Though I like to fondly believe they neared their most glorious expression here, once upon a time, those ideals today extend far outside its borders. They predate America, and will remain after it.
The people who hold those ideals are Americans, no matter where they are. If a poor man in El Salvador desires more for himself and his family, and decides to come to the United States to better himself, the moment he takes the first step, in that moment he becomes an American – one of us.
(Readers outside the U.S. who are insulted by the suggestion that you are “Americans,” remember that my country was not always in such disrepute, and that I am, after all, speaking of enduring ideals rather than the current-day political stink. I’m just using this convenient label that U.S. residents will recognize and respond to. But also, I imagine we’re going to begin calling it something else as we move into the better future we’re aimed at.)
Here in the United States, thanks to:
• 8 years of an incompetent fool in the White House, George W. Bush
• the near-crashing of the economy by said supreme fool
• Sept. 11, 2001, and the curtailment of certain rights that followed
• the rise of the Tea Party
• Fox News lies, Sarah Palin lies, Rush Limbaugh lies, Ann Coulter lies, etc.
• the war in Iraq
• the racist and mean-spirited reaction to Barack Obama
• a greedy and unAmerican Republican party
• a steadily growing and empowered Christianist movement
• the Citizens United decision by the Supreme Court allowing unlimited corporate “free speech” in political campaigns, essentially the blatant buying of our elected officials
… among many other things, I fear this grand human experiment, at least on this continent, is coming to an end.
Each of us carries it. To the extent that we espouse it and live it, WE are the dream.
And the “us” I write about is all of us who hold those ideals. Whether you’re in Australia or Estonia, Cuba or Canada, Iran or India, if you believe in these things, YOU are the dream.
It’s been obvious for a while now that big corporations have no national allegiance. They move seamlessly between Europe and North America, China and Chile, building factories here, hiding money there, and acting against our national interests (including, by some accounts, stirring up revolutions and assassinating problematic individuals).
The same is true of churches — no national allegiance. See my earlier “king of kings” remark, but also note that every Catholic Church on U.S. soil gives its sole allegiance to its ruler in the Vatican – a foreign leader in a foreign nation. Every Catholic Church is not just an embassy of the Vatican, but a missionary school for teaching Catholic ideals and obedience to American children.
And as we’ve learned in the course of this election cycle, Mitt Romney, the Great White Hope of the Republican Party, stores his wealth in at least a handful of other countries … specifically so he can get out of paying U.S. taxes on it. I’m assuming lots of other millionaires and billionaires do the same thing. Again, these are not very good Americans.
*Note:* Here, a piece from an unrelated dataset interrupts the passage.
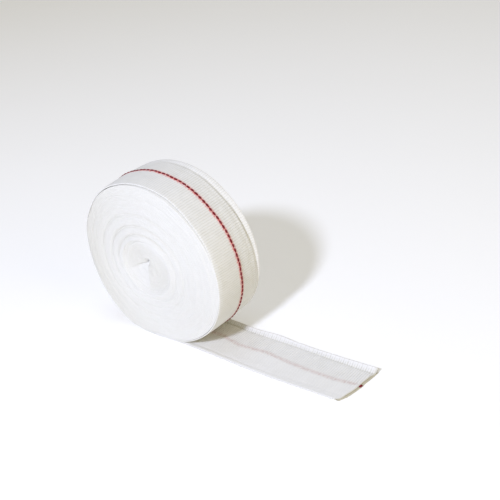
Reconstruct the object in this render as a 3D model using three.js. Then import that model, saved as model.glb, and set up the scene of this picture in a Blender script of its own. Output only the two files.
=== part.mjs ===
// A tubular bandage roll: one length of flat-laid knitted tube wound on itself, standing on its rim.
// Millimetres, +Z up. The roll's axis lies along Y, its front face looks to -Y, and the loose end runs
// along +X. The origin is on the floor, under the roll's axis.

import * as THREE from 'three';

const { lerp, radToDeg, smoothstep } = THREE.MathUtils;

// The strip
const STRIP_WIDTH = 35;
const STRIP_THICKNESS = 1.2;
const LAP_PITCH = 0.81;
const GAP = 0.3;

// The roll
const ROLL_RADIUS = 50.8;
const AXIS_HEIGHT = 49.2;
const FRONT = -STRIP_WIDTH / 2;
const BACK = STRIP_WIDTH / 2;
const ROLL_COLUMNS = 90;

// Where the strip leaves the roll, and the length of the step in the roll's underside there.
const LEAVING_X = -8;
const STEP_LENGTH = 0.4;

// The power of the radius with which the step in the roll's outline fades out over its faces.
const STEP_FADE = 8;

// The soft roll has slumped: its inner turns sit lower and further left, and stay rounder.
const HUB_SHIFT_X = -2.8;
const HUB_SHIFT_Z = -1.4;
const ROUNDING_POWER = 2.5;

// The roll's outline, as a share of its radius. Angles go from +X towards +Z, in degrees.
const OUTLINE = [
  { angle: -90, radius: 0.99 },
  { angle: -62, radius: 0.99 },
  { angle: -30, radius: 1.0 },
  { angle: 5, radius: 0.992 },
  { angle: 45, radius: 0.99 },
  { angle: 70, radius: 1.018 },
  { angle: 105, radius: 1.004 },
  { angle: 140, radius: 1.01 },
  { angle: 180, radius: 1.0 },
  { angle: 195, radius: 0.99 },
  { angle: 215, radius: 1.006 },
  { angle: 238, radius: 1.034 },
  { angle: 252, radius: 1.018 },
  { angle: 270, radius: 0.99 },
];

// How the last lap lies around the roll: its front edge is set back, and its back edge flares out.
const LAST_LAP = [
  { angle: -90, setback: 0.15, flare: 0 },
  { angle: -60, setback: 0.15, flare: 0.1 },
  { angle: -25, setback: 0.15, flare: 0.4 },
  { angle: 10, setback: 0.3, flare: 0.9 },
  { angle: 35, setback: 0.9, flare: 1.2 },
  { angle: 70, setback: 1.3, flare: 1.1 },
  { angle: 105, setback: 0.7, flare: 0.7 },
  { angle: 135, setback: 0.3, flare: 0.8 },
  { angle: 200, setback: 0.15, flare: 0.5 },
  { angle: 240, setback: 0.15, flare: 0.1 },
  { angle: 270, setback: 0.15, flare: 0 },
];

// Relief of the front face from the hub outwards: radius as a share of the roll's, and rise out of it.
const FRONT_FACE = [
  { radius: 0, rise: -4.2 },
  { radius: 0.03, rise: -3.9 },
  { radius: 0.055, rise: -2.4 },
  { radius: 0.13, rise: -1.9 },
  { radius: 0.22, rise: -1.1 },
  { radius: 0.3, rise: 0.1 },
  { radius: 0.345, rise: 0.6 },
  { radius: 0.385, rise: 0.3 },
  { radius: 0.405, rise: -0.9 },
  { radius: 0.428, rise: 0.15 },
  { radius: 0.465, rise: 0.45 },
  { radius: 0.497, rise: 0.15 },
  { radius: 0.513, rise: -0.7 },
  { radius: 0.533, rise: 0.1 },
  { radius: 0.59, rise: 0.35 },
  { radius: 0.645, rise: 0.15 },
  { radius: 0.662, rise: -0.45 },
  { radius: 0.682, rise: 0 },
  { radius: 0.76, rise: 0.2 },
  { radius: 0.84, rise: 0 },
  { radius: 0.853, rise: -0.25 },
  { radius: 0.868, rise: 0 },
  { radius: 0.978, rise: 0 },
];

// The back face is plainer: a shallow hub and two grooves.
const BACK_FACE = [
  { radius: 0, rise: -2.8 },
  { radius: 0.05, rise: -2.2 },
  { radius: 0.16, rise: -1.5 },
  { radius: 0.3, rise: -0.3 },
  { radius: 0.4, rise: 0.3 },
  { radius: 0.46, rise: 0.1 },
  { radius: 0.478, rise: -0.6 },
  { radius: 0.5, rise: 0.1 },
  { radius: 0.68, rise: 0.2 },
  { radius: 0.745, rise: 0 },
  { radius: 0.76, rise: -0.4 },
  { radius: 0.777, rise: 0 },
  { radius: 0.978, rise: 0 },
];
const BACK_FACE_SINK = 0.9;

// The last lap across its width: its place, its lift all round, and its lift where it flares.
const RIM = [
  { across: 0, lift: -0.45, flared: 0 },
  { across: 0.012, lift: -0.1, flared: 0 },
  { across: 0.04, lift: 0, flared: 0 },
  { across: 0.25, lift: 0.1, flared: 0 },
  { across: 0.44, lift: 0.1, flared: 0 },
  { across: 0.49, lift: 0.25, flared: 0 },
  { across: 0.54, lift: 0.1, flared: 0 },
  { across: 0.64, lift: 0, flared: -0.15 },
  { across: 0.74, lift: 0.05, flared: 0.1 },
  { across: 0.83, lift: 0, flared: -0.2 },
  { across: 0.865, lift: -0.05, flared: -0.5 },
  { across: 0.9, lift: 0, flared: 0.1 },
  { across: 0.95, lift: 0, flared: 0.8 },
  { across: 0.985, lift: -0.1, flared: 1.2 },
  { across: 1, lift: -0.45, flared: 1.1 },
];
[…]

So what we have is rich, powerful people and rich, powerful organizations which have little or no allegiance to the United States. If the U.S. melted down tomorrow, Exxon-Mobil and Mitt Romney and the Catholic Church would land on their feet and keep on raking in the profits, sailing their yachts off to distant harbors and living the high life elsewhere.
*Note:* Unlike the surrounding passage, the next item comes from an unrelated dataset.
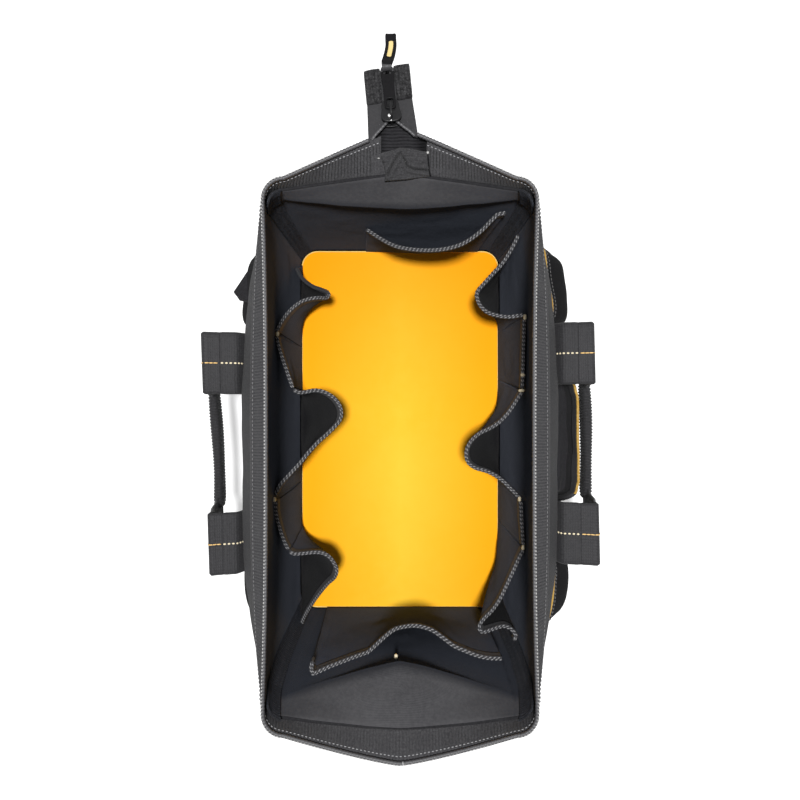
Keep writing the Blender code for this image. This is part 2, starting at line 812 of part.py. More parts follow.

By contrast, we have you and me, the common yutzes of America, who are left holding the bag of patriotism. We are expected to salute, pledge, obey, walk the line, pay taxes, submit to pepper spraying, wiretapping, illegal searches, and even confiscation of our homes and cars, volunteer to be cannon fodder in foreign wars, submit ourselves to content-free TV brainwashing, bear the lies and manipulations of a political overclass, the financial shenanigans of an economic overclass, the courtroom thuggery of a legal overclass, meanwhile subjecting ourselves willingly to lower standards of health care and education than other nations enjoy, living in decaying cities and driving over potholed streets, learning to be suspicious of the intelligent and the educated (the very people who might help us see through the lies), eagerly buying the tickets of state-sponsored lotteries, and just generally bending over and taking it up the ass for our entire lives. (Given all that, we’re also expected to swear that we feel GOOD about it. Because, hey, this is the greatest nation ever to exist on the face of the Earth, right? And if you don’t like it, you must love Saddam, and you can just get the hell out, you commie bastard.)
Unlike us, the big corporations, the churches and the billionaires, live not in any nation, but all over planet Earth. They have become their own nations.
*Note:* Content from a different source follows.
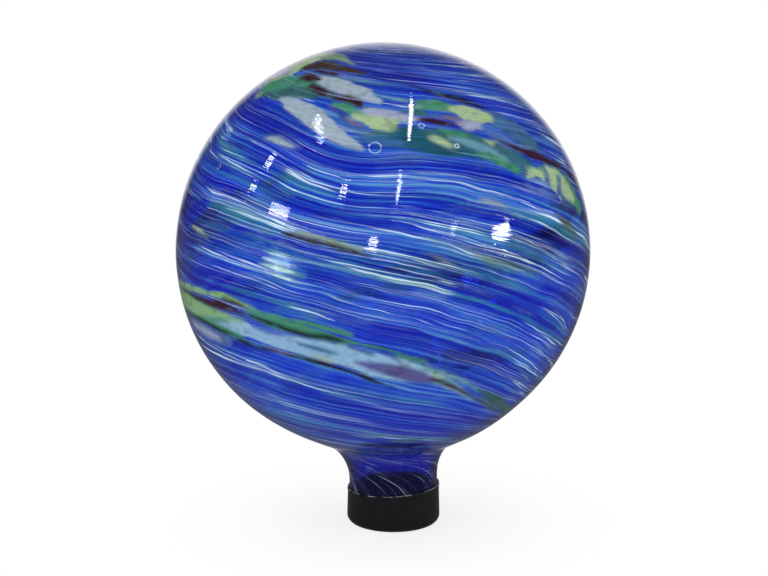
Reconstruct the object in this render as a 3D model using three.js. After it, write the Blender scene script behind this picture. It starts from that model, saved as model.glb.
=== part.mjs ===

It’s time we as individuals allowed ourselves some of that same right.
After all, democratic civilization contains within it a social compact we all tacitly agree to. You and I agree to work hard and be good law-abiding citizens and educate ourselves and vote. On the other side of the compact are our governments, our corporations, our banks, our courts, our elected officials, who agree they will provide us safe food and safe streets, educational doorways to an array of careers at which we can actually make a living (followed by a livable retirement), plus a level playing field and a fair chance to succeed if we strike out on our own.
We agree to work and live quietly, they agree to watch out for our interests in those times and at those scales we can’t manage.
When that social compact is breached by the players on the power side – when governments and corporations and churches and billionaires become our enemies, when the law becomes so convoluted and draconian that we become illegal aliens in our own country – those of us on the work side have no obligation to continue to be bound by it.
Oh, it’s unlikely we’ll escape the laws or taxes of our homelands, and it would be unwise to simply renounce citizenship of one’s home country, but we should begin building the national and international connections and infrastructure that will allow us to recognize ourselves as what we are, an independent nation of humanity, a new culture on Planet Earth. A people who have begun to free themselves from the old, established structures and create new ones.
I’m still the Blue Collar Atheist, and I’ll be writing in the same way I’ve always written. But the new name for my blog, Citizen of Earth, is a statement that you and I are more than mere residents of our various continents and nations.
We’re … us. I call us Beta Culture. The first grouping of independent humans coming to recognize shared goals and values beyond nations, beyond religions, and certainly beyond corporations, and who work together to achieve something new on Planet Earth.
Beta Culture is the heart and soul of progressive, rational ideals, freed from the shackles of the malignant social forces that have grown up in the United States and elsewhere. I’ll be writing a lot more about it in the coming year. And you, I hope, will be here to help me define it.
Because, kids, I don’t think we Earth people are gonna make it. Not the way things are going.
Something has to change, and I think this is it.